Même si les Suisses n’ont pas pu compter sur Steve Guerdat, blessé, ils avaient deux cavaliers très motivés : Martin Fuchs et Edouard Schmitz. Malheureusement, il doit y avoir un peu de déception concernant leurs performances dans cette belle finale, organisée à domicile. Alors que j’imaginais Leone Jei (né Hay El Desta Ali, ndlr) mieux tenir la longueur que Donatello d’Auge, il a finalement été celui des deux à montrer le plus de signes de fatigue. Peut-être que Martin a aussi senti qu’il perdait le fil de la victoire et qu’il s’est déconcentré lors de son dernier parcours (conclu avec huit points, ndlr). C’est difficile à dire, mais on espérait mieux pour lui et Edouard, qui a joué de malchance vendredi soir (la martingale de Gamin van’t Naastveldhof a cassé pendant son parcours, ndlr). C’est dommage pour les Suisses que cela n’ait pas tenu jusqu’au bout, mais c’est une belle performance pour la France, encourageante pour la suite et pour tous. Julien et Kevin sont des cavaliers auxquels nous, Français, pouvons nous identifier. On les connaît, ainsi que leurs parcours, et on sait qu’une carrière à ce niveau n’est pas toujours simple. Il y a des hauts et des bas, et les voir performer ainsi, avec des chevaux qu’ils ont formés eux-mêmes, voire fait naître dans le cas de Julien, est inspirant. 

Julien Epaillard, la consécration

La victoire de Julien est la consécration d’un talent que tout le monde connaissait. Cela fait plusieurs années qu’il évolue à très haut niveau et qu’il gagne énormément, mais les puristes pouvaient lui reprocher l’absence d’un titre en grand championnat. Voilà chose faite ! Ce titre est vraiment mérité. Pour la France, avoir ces deux cavaliers sur le podium est une vraie performance. Cela valide toute la gestion de Julien.

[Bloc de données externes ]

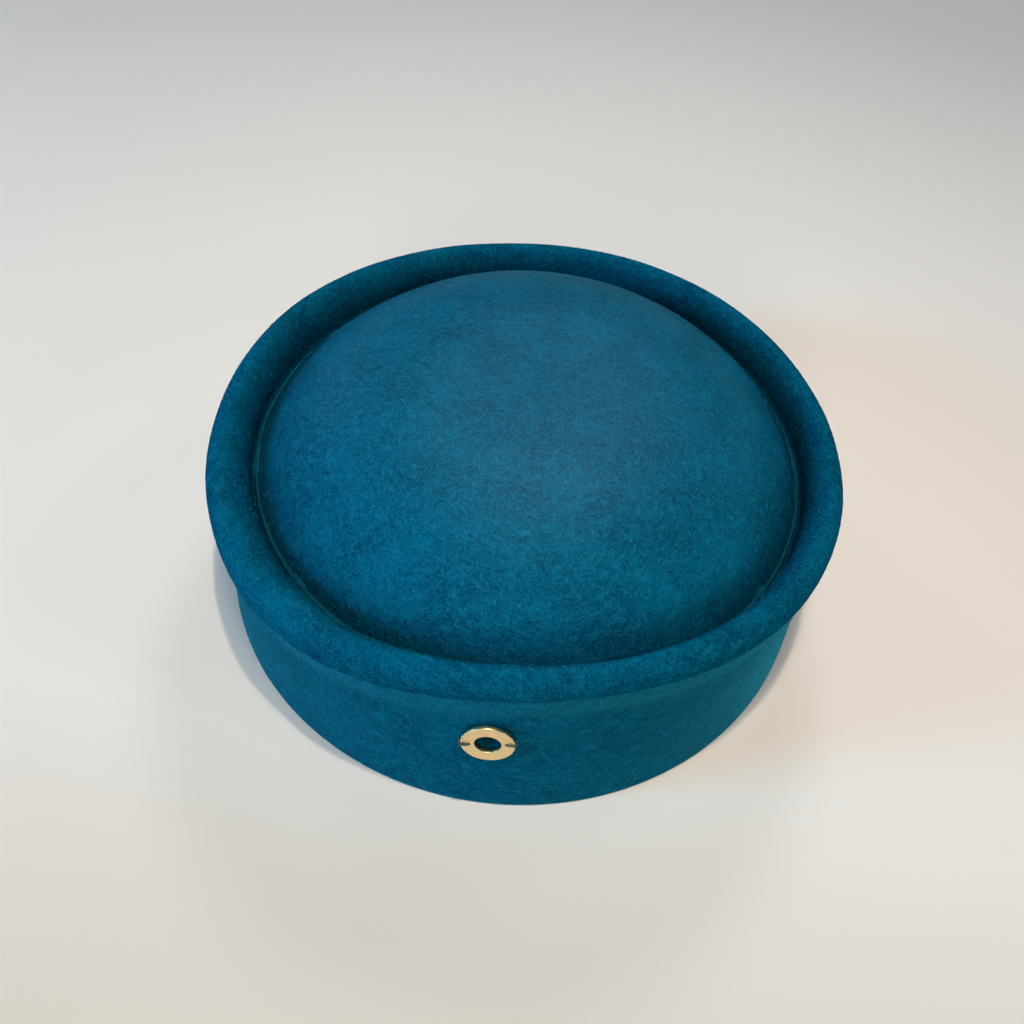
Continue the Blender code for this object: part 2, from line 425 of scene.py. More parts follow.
def outer_levels(bearing):
    """The felt's outer face from the rim to near the dome's top, with the part that each ring is on."""
    reach = np.linalg.norm(plan_place(bearing, CREASE_OUT), axis=-1)
    middle_out = belly_out - ROLL_HALF_THICK
    belly_up = top_up - ROLL_SHOULDER
    rings, parts = [], []

    def add(part, more):
        rings.extend(more)
        parts.extend([part] * len(more))

    add("wall", [(0.0 * bearing, RIM_ROUND + 0 * bearing)])
    wall_top = neck_up - NECK_ROUND
    for step in range(1, WALL_STEPS):
        up = RIM_ROUND + (wall_top - RIM_ROUND) * step / WALL_STEPS
        waist = -WALL_WAIST * np.sin(pi * up / neck_up)
        shoulder = SHOULDER_PROUD * soft_step((neck_up - up - SHOULDER_BELOW) / SHOULDER_SPREAD)
        add("wall", [(waist + shoulder + WALL_SWELL * unevenness(bearing, up), up)])
    neck = (NECK_ROUND, neck_up - NECK_ROUND)
    add("roll", arc_levels(neck, NECK_ROUND, NECK_ROUND, 180, 110, NECK_STEPS))
    below_belly = (0 * bearing, belly_up)
    add("roll", arc_levels(below_belly, belly_out, belly_up - neck_up, -65, 0, BELLY_STEPS))
    over_belly = (middle_out, belly_up)
    add("roll", arc_levels(over_belly, ROLL_HALF_THICK, ROLL_SHOULDER, 0, 90, ROLL_STEPS)[1:])
    crease = crease_levels(reach, CREASE_STEPS)
    crease_top = crease[0][1]
    inner_half = middle_out - CREASE_OUT
    above_crease = (middle_out, crease_top)
    inner_side = arc_levels(above_crease, inner_half, top_up - crease_top, 90, 180, ROLL_STEPS)
    add("roll", inner_side[1:-1])
    add("crease", crease)
    for share in DOME_SHARES:
        lip = LIP_PROUD * soft_step((share - LIP_SHARE) / LIP_SPREAD)
        out = CREASE_OUT - reach * (1 - share) + 0.5 * lip
        swell = DOME_SWELL * unevenness(bearing, share * 0.08) * share
        add("dome", [(out, dome_up(share) + lip + swell)])
    return rings, parts, reach


outer_rings, outer_parts, crease_reach = outer_levels(around)
for index, part in enumerate(outer_parts):
    if part == "roll":
        out, up = outer_rings[index]
        above_neck = np.clip((up - neck_up) / (top_up - neck_up), 0, 1)
        near_top = above_neck * np.clip((out - CREASE_OUT) / FELT, 0, 1)
        outer_rings[index] = (out + (ripple(around) + unevenness(around, 0.0)) * near_top, up)
outer = np.array([[np.broadcast_to(v, around.shape) for v in ring] for ring in outer_rings])
print("outer face has", len(outer), "levels of", FELT_SEGMENTS, "points")

# %% [markdown]
# ## Thickness, and the finished mesh
# Real felt has a thickness that shows at the rim and inside. The inner face is the same section moved
# inwards by 2.5 mm, square to itself at each level, and a small rounded rim joins the two faces. The
# mesh also carries attributes: where the fluffy neck is, with the painted sheen that it carries, most
# of all at the sides of the hat, where the crease's lip gets a painted highlight, how much painted shade
# the fold gets, how far up the section a point is, and which zone it belongs to. The finish and the
# fibres read them later.

# %% Felt body mesh
NAP_BELOW = 1.8 * MM
NAP_SPREAD = 4.2 * MM
# How far into the dome the fold's painted shade reaches.
FOLD_SHADE_REACH = 7.6 * MM
# The nap and its painted sheen at the front and back are this share of those at the sides.
NAP_AND_SHEEN_AT_FRONT = 0.30
# How much painted shade the fold puts on the roll in all, and how that grows down the roll's inner side.
ROLL_FOLD_SHADE = 0.16
ROLL_FOLD_POWER = 0.45
# Below this height the felt is the rim, which carries no fibres.
RIM_TOP = 0.8 * MM


def inward(levels, distance):
    """The same levels moved square to the section, to the felt's inner face."""
    steps = np.diff(levels, axis=0)
    steps /= np.linalg.norm(steps, axis=1, keepdims=True)
    first = np.zeros_like(steps[:1])
    first[:, 1] = 1.0
    last = np.zeros_like(steps[:1])
    last[:, 0] = -1.0
    along = np.concatenate([first, steps]) + np.concatenate([steps, last])
    along /= np.linalg.norm(along, axis=1, keepdims=True)
    square = np.stack([-along[:, 1], along[:, 0]], 1)
    return levels + square * distance


def rim_levels():
    inner = arc_levels((RIM_ROUND - FELT, RIM_ROUND), RIM_ROUND, RIM_ROUND, 180, 270, 4)[1:]
    under = arc_levels((-RIM_ROUND, RIM_ROUND), RIM_ROUND, RIM_ROUND, -90, 0, 4)[:-1]
    return np.array([[np.full_like(around, v) for v in ring] for ring in inner + under])


inner_kept = [i for i, part in enumerate(outer_parts) if part != "wall" or i % 3 == 0]
inner = inward(outer, FELT)[inner_kept][::-1]
levels = np.concatenate([inner, rim_levels(), outer])
first_outer = len(levels) - len(outer)
plan = plan_place(np.broadcast_to(around, levels[:, 0].shape), levels[:, 0])
rings = np.concatenate([plan, levels[:, 1][..., None]], -1) + np.array(PLAN_SHIFT)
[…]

Il a répondu aux interrogations que l’on pouvait avoir vendredi soir lorsqu’il a fait le choix de ne pas disputer le barrage. Il a, en plus, la lucidité de reconnaître et d’analyser ses erreurs. Et que dire de son mental ? Julien a également beaucoup de considération pour son cheval et croit énormément en lui. C’est une leçon à retenir : il croit en Donatello plus que personne. Beaucoup de personnes pensaient que Julien pouvait réussir l’exploit d’aller au bout de ce championnat d’abord en raison de ses qualités de cavalier. Lui, à l’inverse, a toujours cru que son cheval pouvait le faire. Il a cru en Donatello et c’est l’un des premiers prérequis dans notre sport : croire en son cheval. Il était à la fois le mieux placé pour le faire, mais il aurait aussi pu être le premier à avoir des doutes. Finalement, il est allé au bout de son idée et a encore fait preuve d’un mental exceptionnel. Ce genre de compétition se joue aussi dans la tête. Julien a un caractère très particulier, à part, et c’est aussi ce qui fait de lui un champion. Au-delà de son talent, de ses facultés techniques, il a un état d’esprit et un mental remarquables. 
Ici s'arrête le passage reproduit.